Checks and balances are dead

The theory that the US government is limited by checks and balances depends on each branch of government wanting power. Unfortunately, this is not the case anymore:

And this, it seems to me, is the real story of presidential power over warmaking. It’s not so much that we have executive branch power grabs as it is that congress pretty consistently fails to use the leverage that it actually has.

I think this is probably a failure of democracy. If Congressmen do nothing to start and stop wars, they don’t have to be responsible for the outcomes. If something bad happens in the war, they can blame the other guy. If something good happens they can take part of the credit. Democracy disincentives responsibility and therefore good government.

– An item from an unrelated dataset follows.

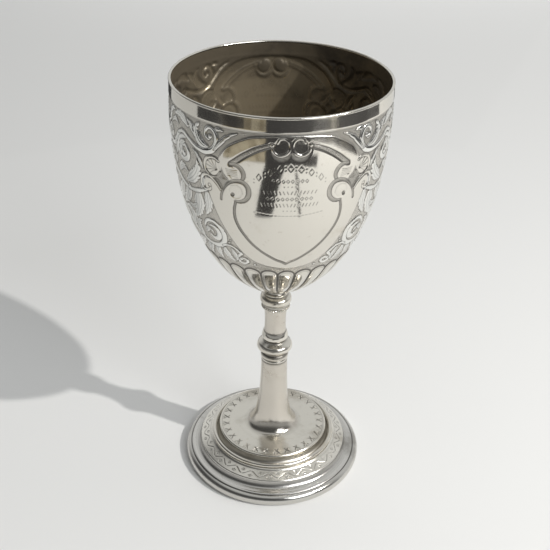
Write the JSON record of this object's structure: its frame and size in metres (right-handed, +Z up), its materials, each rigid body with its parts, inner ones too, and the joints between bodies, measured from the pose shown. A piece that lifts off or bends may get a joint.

3 Responses to Checks and balances are dead

  1. Eumaios says:

    Someone around these parts once said “Democracy is a system for obfuscating responsibilty”, or something close. I wish I could remember who.

  2. josh says:

    The checks and balance thing was a holdover from the colonial period where factions were organized around the royally appointed governors and the colonial legislatures respectively. According to Sydney George Fisher, one of the main causes of the revolution was the legislature losing the power to control the governors salary, which they had always used to purchase favorable laws. During the revolution, the legislature faction in many colonies became Patriots, while the gubernatorial faction became loyalists. The constitution really was a reactionary document, trying to return to the status quo ante after years of parliamentary supremacy.

    Anyway, checks and balances ceased to operate as planned as soon as trans-branch factions aka political parties emerged. This is a failure of democracy.

    • Foseti says:

      I love the fact that I have commenters who reference Sydney George Fisher. I think you’re right, but it is interesting to see liberals basically admitting that checks and balances are dead without drawing the obvious conclusions from such observations.